| To do |
Each line below should be reproduced without any alteration.

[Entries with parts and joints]

--

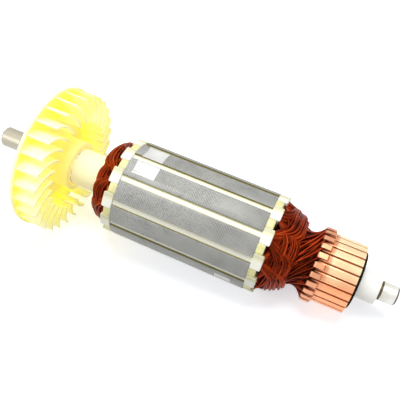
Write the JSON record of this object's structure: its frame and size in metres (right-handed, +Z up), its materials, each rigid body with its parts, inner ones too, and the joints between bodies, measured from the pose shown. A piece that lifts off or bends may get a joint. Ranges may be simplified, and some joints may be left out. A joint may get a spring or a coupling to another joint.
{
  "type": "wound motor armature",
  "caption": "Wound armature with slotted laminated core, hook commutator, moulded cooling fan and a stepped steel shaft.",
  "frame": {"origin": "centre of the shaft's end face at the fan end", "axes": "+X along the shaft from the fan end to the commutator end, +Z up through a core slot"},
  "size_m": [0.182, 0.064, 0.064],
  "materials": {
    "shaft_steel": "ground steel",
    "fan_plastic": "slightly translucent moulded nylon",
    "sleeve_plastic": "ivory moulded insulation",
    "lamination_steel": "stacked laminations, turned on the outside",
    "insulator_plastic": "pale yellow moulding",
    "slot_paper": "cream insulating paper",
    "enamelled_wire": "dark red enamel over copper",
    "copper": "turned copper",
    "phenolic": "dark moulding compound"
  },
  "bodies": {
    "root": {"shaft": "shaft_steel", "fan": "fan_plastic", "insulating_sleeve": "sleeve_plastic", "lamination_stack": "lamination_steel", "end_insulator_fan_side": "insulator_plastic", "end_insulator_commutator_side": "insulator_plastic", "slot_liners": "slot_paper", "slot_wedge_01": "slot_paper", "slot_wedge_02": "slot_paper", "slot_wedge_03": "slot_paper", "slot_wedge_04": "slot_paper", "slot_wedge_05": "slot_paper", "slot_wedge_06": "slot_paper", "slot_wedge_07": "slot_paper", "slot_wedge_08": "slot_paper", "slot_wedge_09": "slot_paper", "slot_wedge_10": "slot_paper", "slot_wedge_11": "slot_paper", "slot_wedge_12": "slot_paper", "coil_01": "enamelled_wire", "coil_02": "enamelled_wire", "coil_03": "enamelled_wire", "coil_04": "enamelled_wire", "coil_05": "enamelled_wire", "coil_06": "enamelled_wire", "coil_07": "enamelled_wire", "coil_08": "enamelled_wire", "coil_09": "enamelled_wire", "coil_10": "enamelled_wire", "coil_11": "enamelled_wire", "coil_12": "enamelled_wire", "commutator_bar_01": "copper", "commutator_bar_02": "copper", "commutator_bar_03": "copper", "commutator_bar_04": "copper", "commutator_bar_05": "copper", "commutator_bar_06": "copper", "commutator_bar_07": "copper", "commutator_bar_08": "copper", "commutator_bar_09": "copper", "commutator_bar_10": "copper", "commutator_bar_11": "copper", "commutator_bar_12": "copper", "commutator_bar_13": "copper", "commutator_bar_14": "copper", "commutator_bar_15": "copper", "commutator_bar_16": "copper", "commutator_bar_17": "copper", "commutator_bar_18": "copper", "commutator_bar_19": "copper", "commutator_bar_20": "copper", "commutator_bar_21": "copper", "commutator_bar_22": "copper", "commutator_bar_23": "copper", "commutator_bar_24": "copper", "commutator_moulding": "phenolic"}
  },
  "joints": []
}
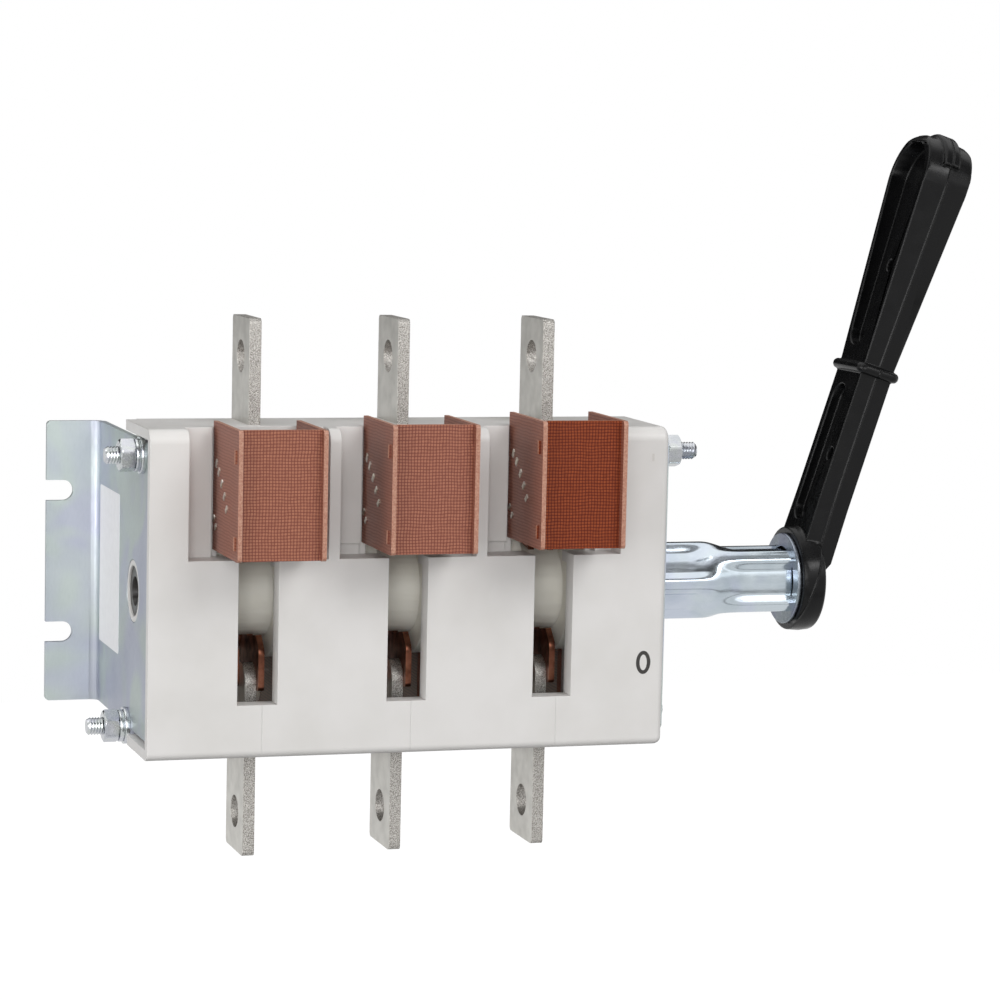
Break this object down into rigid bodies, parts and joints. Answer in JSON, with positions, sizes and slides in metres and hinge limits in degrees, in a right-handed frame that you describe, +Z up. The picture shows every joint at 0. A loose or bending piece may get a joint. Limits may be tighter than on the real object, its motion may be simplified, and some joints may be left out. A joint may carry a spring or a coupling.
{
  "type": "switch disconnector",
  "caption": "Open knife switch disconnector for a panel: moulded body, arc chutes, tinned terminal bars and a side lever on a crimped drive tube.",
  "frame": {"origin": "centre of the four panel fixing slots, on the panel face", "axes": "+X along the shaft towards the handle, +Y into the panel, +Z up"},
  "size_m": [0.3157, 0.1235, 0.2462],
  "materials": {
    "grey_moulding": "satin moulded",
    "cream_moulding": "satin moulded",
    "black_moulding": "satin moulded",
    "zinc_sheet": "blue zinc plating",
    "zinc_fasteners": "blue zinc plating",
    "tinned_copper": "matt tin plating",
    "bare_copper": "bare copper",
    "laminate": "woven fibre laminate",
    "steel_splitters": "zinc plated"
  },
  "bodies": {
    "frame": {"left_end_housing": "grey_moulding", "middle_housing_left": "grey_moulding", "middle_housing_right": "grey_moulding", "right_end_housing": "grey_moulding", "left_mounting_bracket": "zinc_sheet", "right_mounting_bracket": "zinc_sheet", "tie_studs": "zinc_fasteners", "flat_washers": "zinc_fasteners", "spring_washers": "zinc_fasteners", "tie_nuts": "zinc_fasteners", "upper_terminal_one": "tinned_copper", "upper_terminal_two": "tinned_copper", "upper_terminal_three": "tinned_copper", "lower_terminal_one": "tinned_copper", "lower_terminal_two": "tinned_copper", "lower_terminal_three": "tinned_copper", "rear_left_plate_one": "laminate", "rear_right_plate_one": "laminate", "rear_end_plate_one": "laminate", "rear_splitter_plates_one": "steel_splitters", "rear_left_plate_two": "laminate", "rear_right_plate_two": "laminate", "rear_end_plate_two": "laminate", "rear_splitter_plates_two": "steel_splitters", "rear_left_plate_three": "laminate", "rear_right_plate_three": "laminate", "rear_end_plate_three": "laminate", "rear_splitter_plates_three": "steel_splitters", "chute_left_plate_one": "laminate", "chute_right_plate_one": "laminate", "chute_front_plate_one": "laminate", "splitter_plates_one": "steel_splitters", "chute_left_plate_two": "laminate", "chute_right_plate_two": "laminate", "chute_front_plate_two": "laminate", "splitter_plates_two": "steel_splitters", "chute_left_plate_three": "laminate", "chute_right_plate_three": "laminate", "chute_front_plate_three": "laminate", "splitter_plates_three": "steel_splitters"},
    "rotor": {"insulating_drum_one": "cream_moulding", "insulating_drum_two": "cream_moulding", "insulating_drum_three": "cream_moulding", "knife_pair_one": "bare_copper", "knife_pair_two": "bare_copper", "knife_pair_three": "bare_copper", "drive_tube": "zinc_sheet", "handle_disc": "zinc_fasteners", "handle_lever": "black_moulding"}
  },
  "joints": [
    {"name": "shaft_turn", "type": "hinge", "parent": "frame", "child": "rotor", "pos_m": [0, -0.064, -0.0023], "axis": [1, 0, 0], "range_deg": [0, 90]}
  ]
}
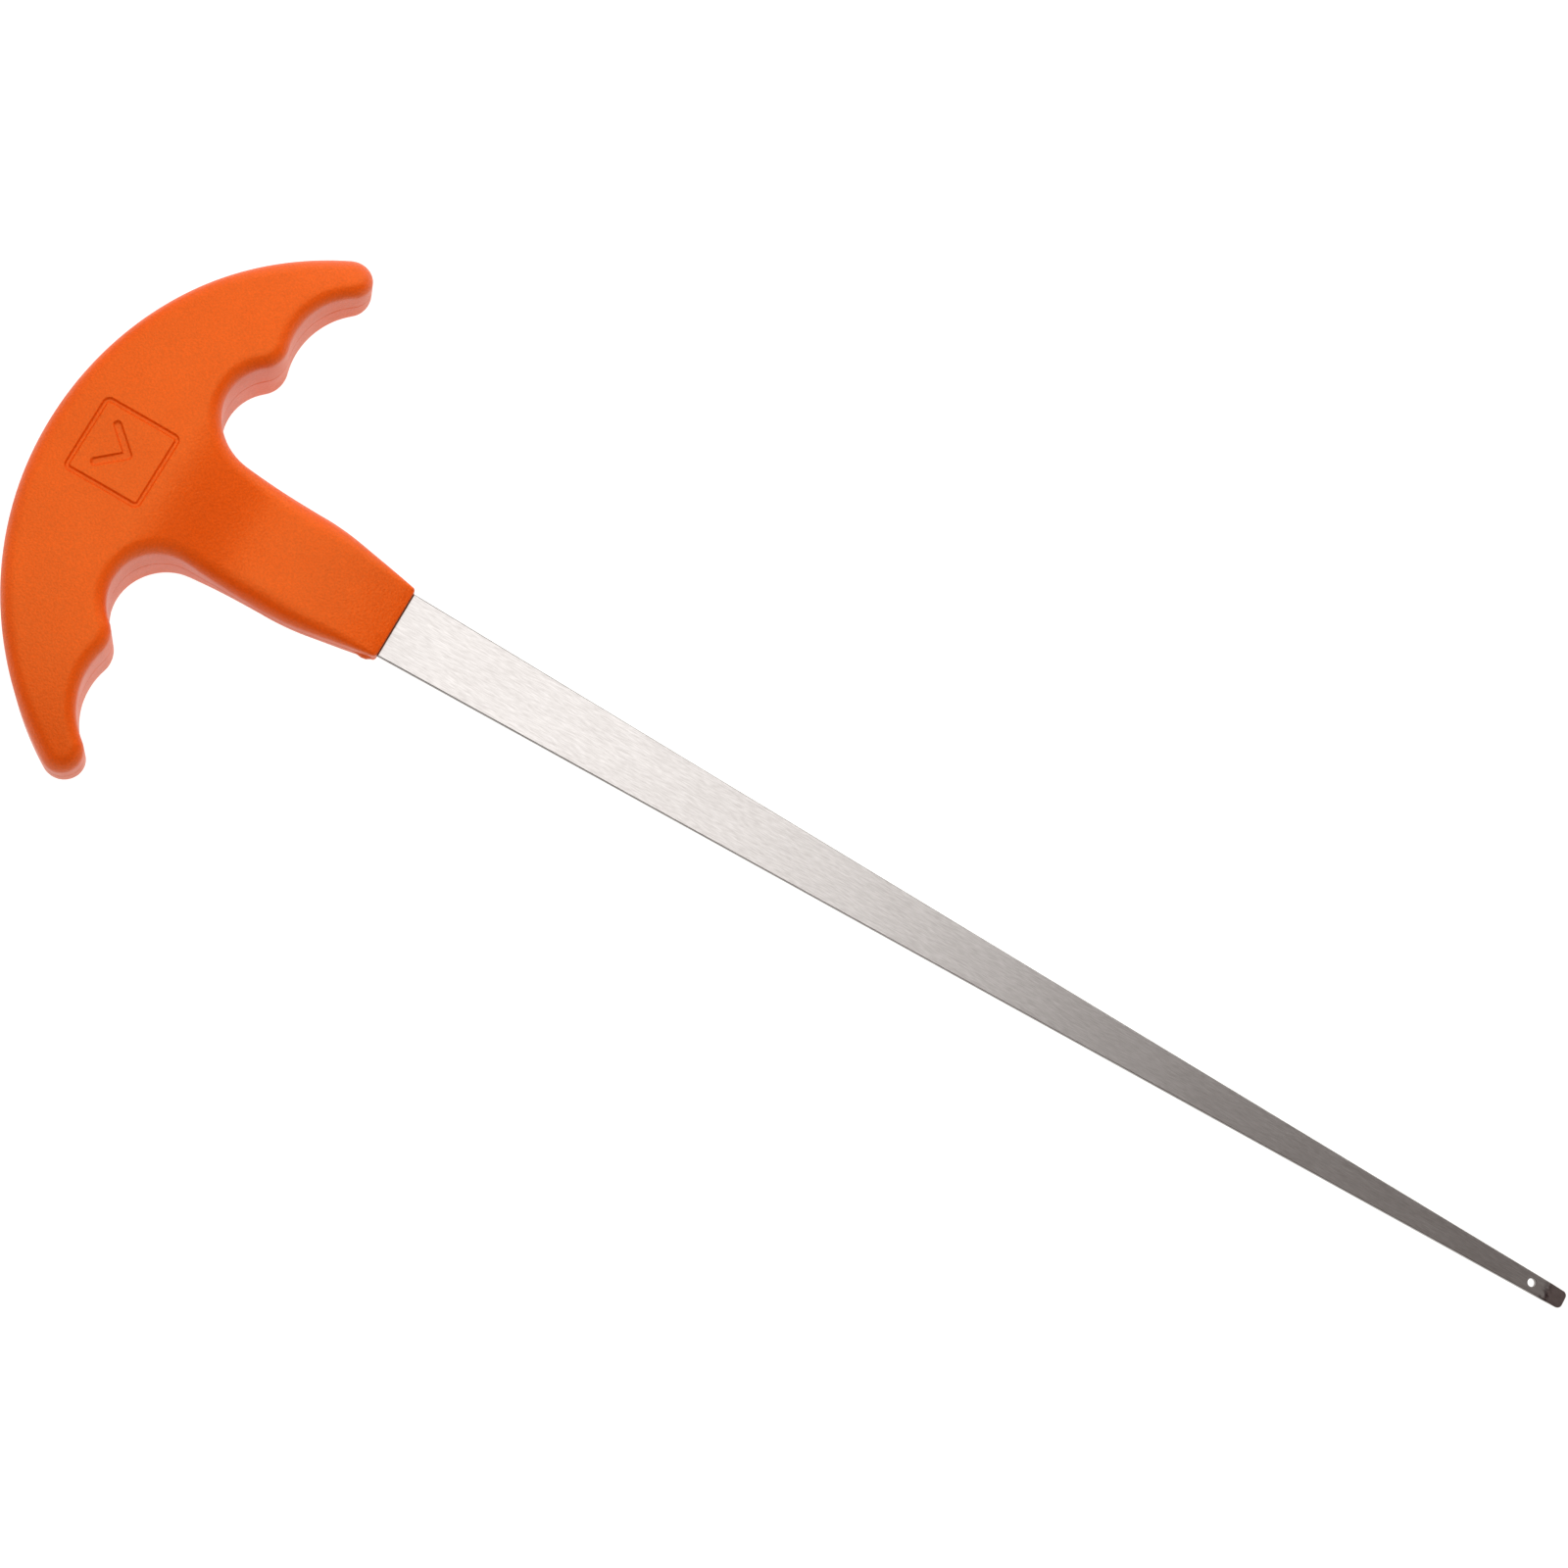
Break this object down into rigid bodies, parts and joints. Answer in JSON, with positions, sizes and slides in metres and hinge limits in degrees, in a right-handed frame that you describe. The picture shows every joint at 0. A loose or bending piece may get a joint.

--

| Task result |
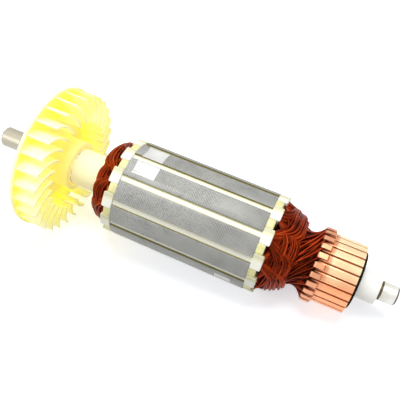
Write the JSON record of this object's structure: its frame and size in metres (right-handed, +Z up), its materials, each rigid body with its parts, inner ones too, and the joints between bodies, measured from the pose shown. A piece that lifts off or bends may get a joint. Ranges may be simplified, and some joints may be left out. A joint may get a spring or a coupling to another joint.
{
  "type": "wound motor armature",
  "caption": "Wound armature with slotted laminated core, hook commutator, moulded cooling fan and a stepped steel shaft.",
  "frame": {"origin": "centre of the shaft's end face at the fan end", "axes": "+X along the shaft from the fan end to the commutator end, +Z up through a core slot"},
  "size_m": [0.182, 0.064, 0.064],
  "materials": {
    "shaft_steel": "ground steel",
    "fan_plastic": "slightly translucent moulded nylon",
    "sleeve_plastic": "ivory moulded insulation",
    "lamination_steel": "stacked laminations, turned on the outside",
    "insulator_plastic": "pale yellow moulding",
    "slot_paper": "cream insulating paper",
    "enamelled_wire": "dark red enamel over copper",
    "copper": "turned copper",
    "phenolic": "dark moulding compound"
  },
  "bodies": {
    "root": {"shaft": "shaft_steel", "fan": "fan_plastic", "insulating_sleeve": "sleeve_plastic", "lamination_stack": "lamination_steel", "end_insulator_fan_side": "insulator_plastic", "end_insulator_commutator_side": "insulator_plastic", "slot_liners": "slot_paper", "slot_wedge_01": "slot_paper", "slot_wedge_02": "slot_paper", "slot_wedge_03": "slot_paper", "slot_wedge_04": "slot_paper", "slot_wedge_05": "slot_paper", "slot_wedge_06": "slot_paper", "slot_wedge_07": "slot_paper", "slot_wedge_08": "slot_paper", "slot_wedge_09": "slot_paper", "slot_wedge_10": "slot_paper", "slot_wedge_11": "slot_paper", "slot_wedge_12": "slot_paper", "coil_01": "enamelled_wire", "coil_02": "enamelled_wire", "coil_03": "enamelled_wire", "coil_04": "enamelled_wire", "coil_05": "enamelled_wire", "coil_06": "enamelled_wire", "coil_07": "enamelled_wire", "coil_08": "enamelled_wire", "coil_09": "enamelled_wire", "coil_10": "enamelled_wire", "coil_11": "enamelled_wire", "coil_12": "enamelled_wire", "commutator_bar_01": "copper", "commutator_bar_02": "copper", "commutator_bar_03": "copper", "commutator_bar_04": "copper", "commutator_bar_05": "copper", "commutator_bar_06": "copper", "commutator_bar_07": "copper", "commutator_bar_08": "copper", "commutator_bar_09": "copper", "commutator_bar_10": "copper", "commutator_bar_11": "copper", "commutator_bar_12": "copper", "commutator_bar_13": "copper", "commutator_bar_14": "copper", "commutator_bar_15": "copper", "commutator_bar_16": "copper", "commutator_bar_17": "copper", "commutator_bar_18": "copper", "commutator_bar_19": "copper", "commutator_bar_20": "copper", "commutator_bar_21": "copper", "commutator_bar_22": "copper", "commutator_bar_23": "copper", "commutator_bar_24": "copper", "commutator_moulding": "phenolic"}
  },
  "joints": []
}
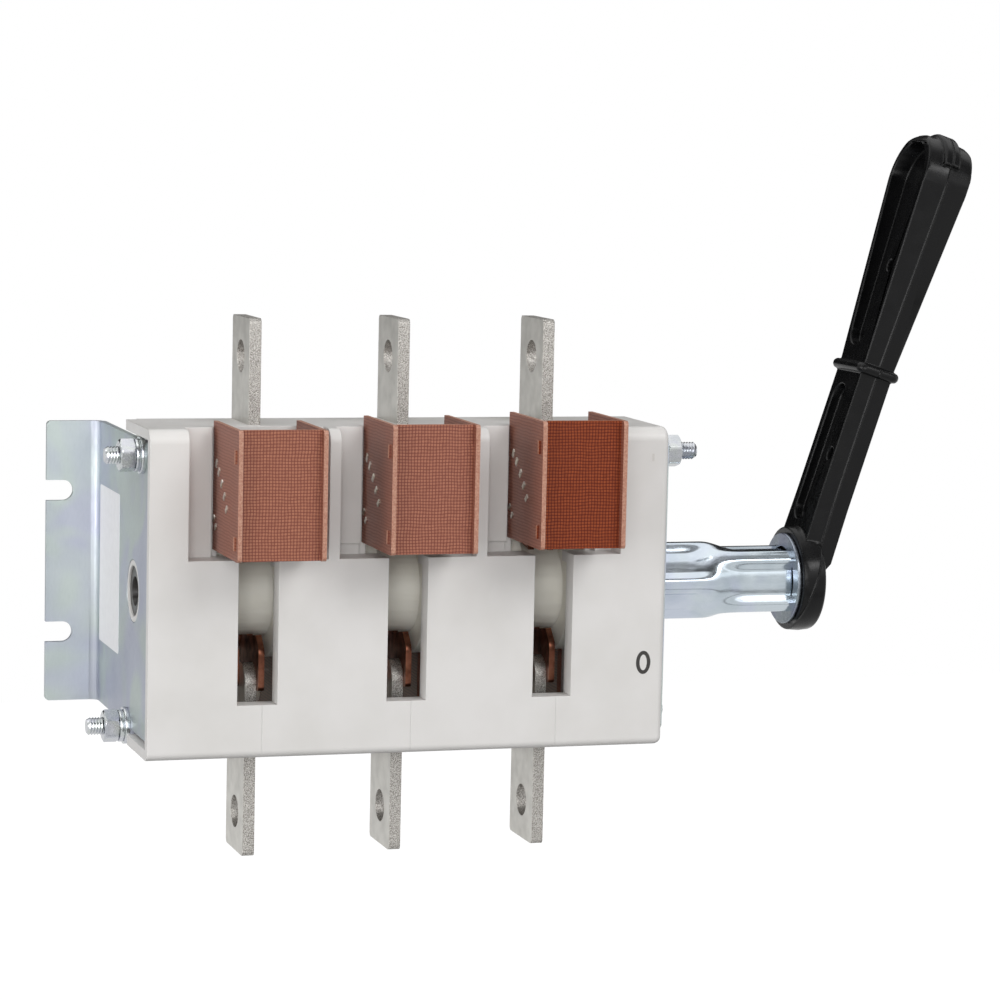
Break this object down into rigid bodies, parts and joints. Answer in JSON, with positions, sizes and slides in metres and hinge limits in degrees, in a right-handed frame that you describe, +Z up. The picture shows every joint at 0. A loose or bending piece may get a joint. Limits may be tighter than on the real object, its motion may be simplified, and some joints may be left out. A joint may carry a spring or a coupling.
{
  "type": "switch disconnector",
  "caption": "Open knife switch disconnector for a panel: moulded body, arc chutes, tinned terminal bars and a side lever on a crimped drive tube.",
  "frame": {"origin": "centre of the four panel fixing slots, on the panel face", "axes": "+X along the shaft towards the handle, +Y into the panel, +Z up"},
  "size_m": [0.3157, 0.1235, 0.2462],
  "materials": {
    "grey_moulding": "satin moulded",
    "cream_moulding": "satin moulded",
    "black_moulding": "satin moulded",
    "zinc_sheet": "blue zinc plating",
    "zinc_fasteners": "blue zinc plating",
    "tinned_copper": "matt tin plating",
    "bare_copper": "bare copper",
    "laminate": "woven fibre laminate",
    "steel_splitters": "zinc plated"
  },
  "bodies": {
    "frame": {"left_end_housing": "grey_moulding", "middle_housing_left": "grey_moulding", "middle_housing_right": "grey_moulding", "right_end_housing": "grey_moulding", "left_mounting_bracket": "zinc_sheet", "right_mounting_bracket": "zinc_sheet", "tie_studs": "zinc_fasteners", "flat_washers": "zinc_fasteners", "spring_washers": "zinc_fasteners", "tie_nuts": "zinc_fasteners", "upper_terminal_one": "tinned_copper", "upper_terminal_two": "tinned_copper", "upper_terminal_three": "tinned_copper", "lower_terminal_one": "tinned_copper", "lower_terminal_two": "tinned_copper", "lower_terminal_three": "tinned_copper", "rear_left_plate_one": "laminate", "rear_right_plate_one": "laminate", "rear_end_plate_one": "laminate", "rear_splitter_plates_one": "steel_splitters", "rear_left_plate_two": "laminate", "rear_right_plate_two": "laminate", "rear_end_plate_two": "laminate", "rear_splitter_plates_two": "steel_splitters", "rear_left_plate_three": "laminate", "rear_right_plate_three": "laminate", "rear_end_plate_three": "laminate", "rear_splitter_plates_three": "steel_splitters", "chute_left_plate_one": "laminate", "chute_right_plate_one": "laminate", "chute_front_plate_one": "laminate", "splitter_plates_one": "steel_splitters", "chute_left_plate_two": "laminate", "chute_right_plate_two": "laminate", "chute_front_plate_two": "laminate", "splitter_plates_two": "steel_splitters", "chute_left_plate_three": "laminate", "chute_right_plate_three": "laminate", "chute_front_plate_three": "laminate", "splitter_plates_three": "steel_splitters"},
    "rotor": {"insulating_drum_one": "cream_moulding", "insulating_drum_two": "cream_moulding", "insulating_drum_three": "cream_moulding", "knife_pair_one": "bare_copper", "knife_pair_two": "bare_copper", "knife_pair_three": "bare_copper", "drive_tube": "zinc_sheet", "handle_disc": "zinc_fasteners", "handle_lever": "black_moulding"}
  },
  "joints": [
    {"name": "shaft_turn", "type": "hinge", "parent": "frame", "child": "rotor", "pos_m": [0, -0.064, -0.0023], "axis": [1, 0, 0], "range_deg": [0, 90]}
  ]
}
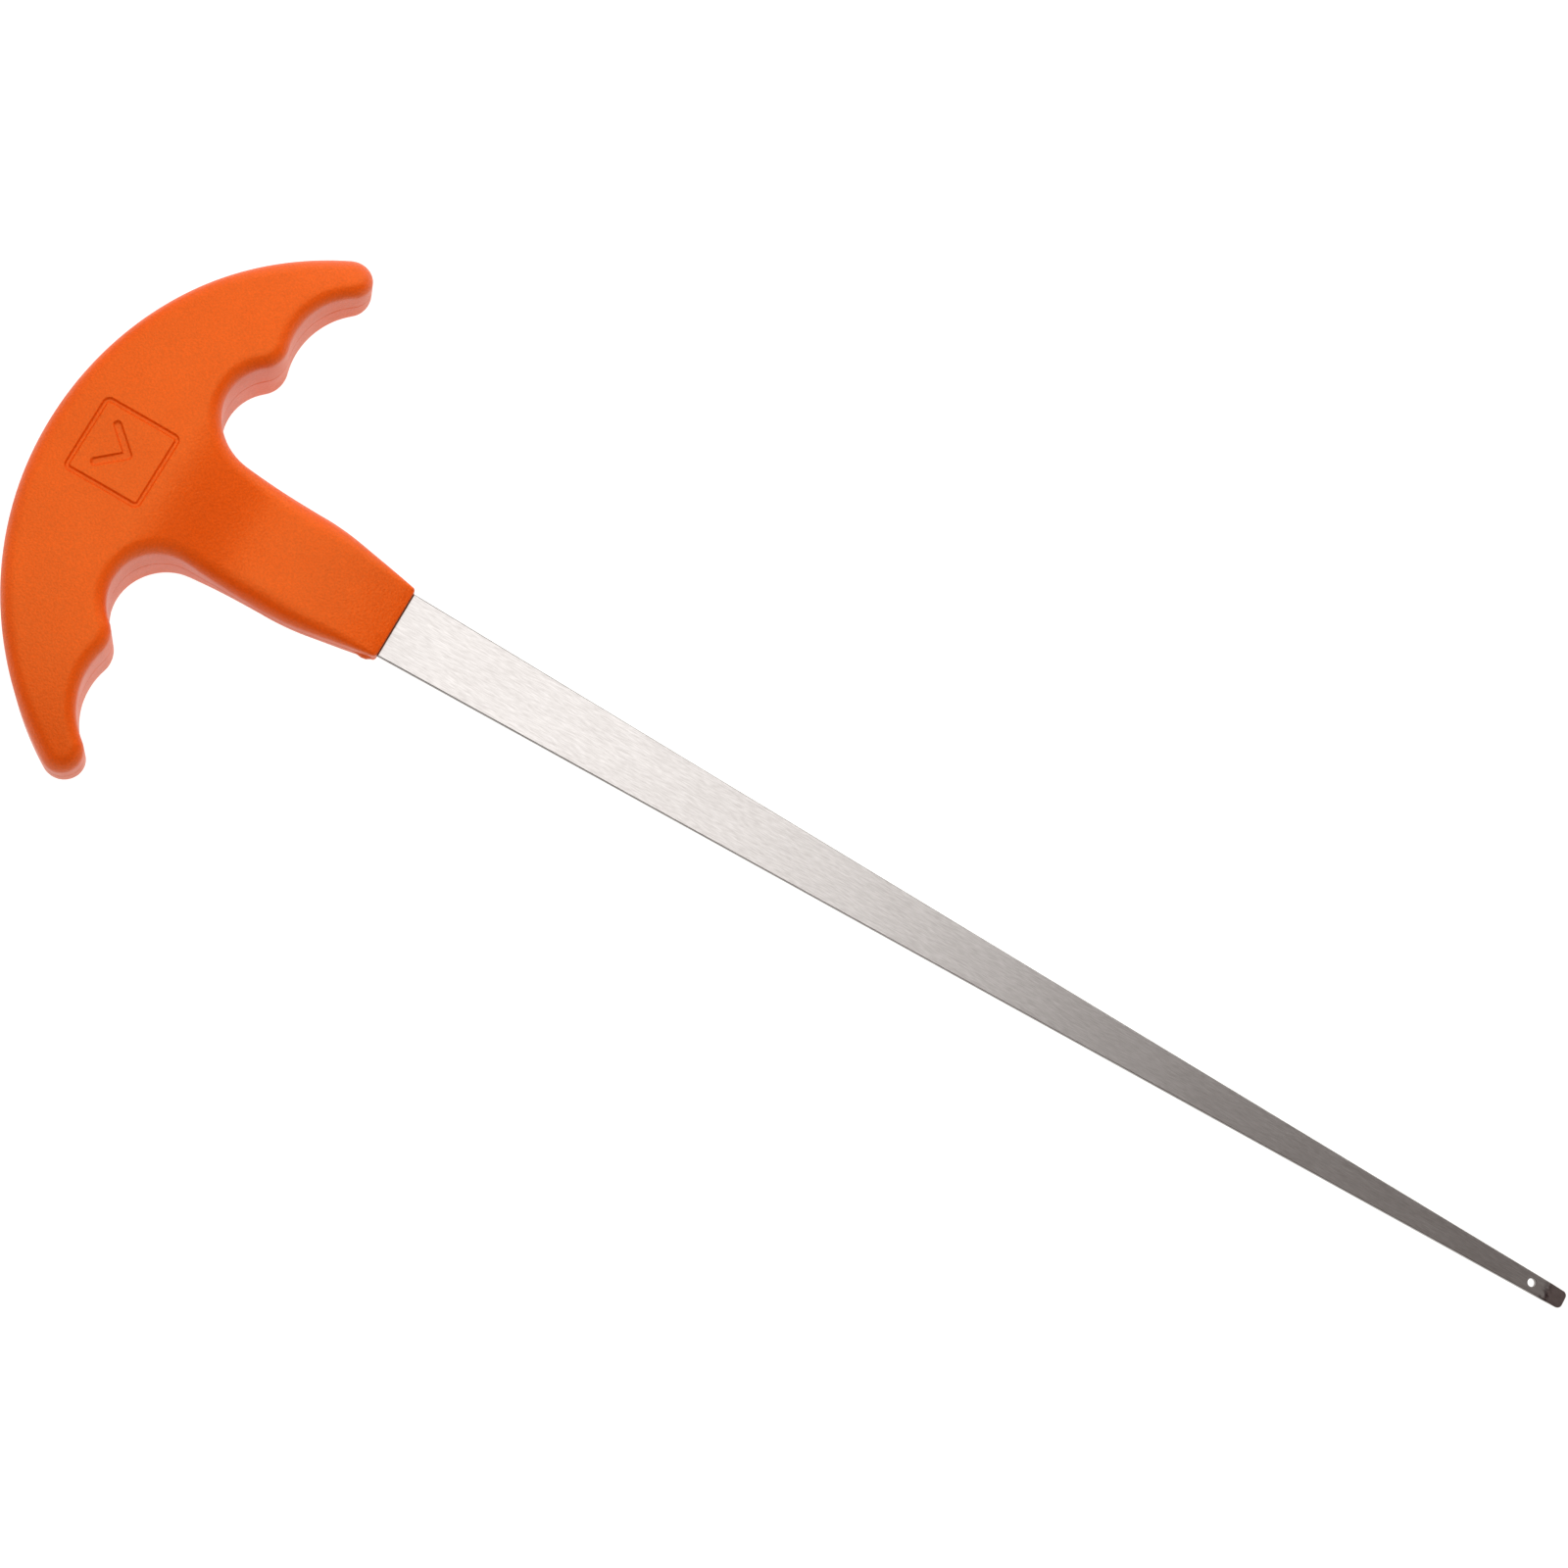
Break this object down into rigid bodies, parts and joints. Answer in JSON, with positions, sizes and slides in metres and hinge limits in degrees, in a right-handed frame that you describe. The picture shows every joint at 0. A loose or bending piece may get a joint.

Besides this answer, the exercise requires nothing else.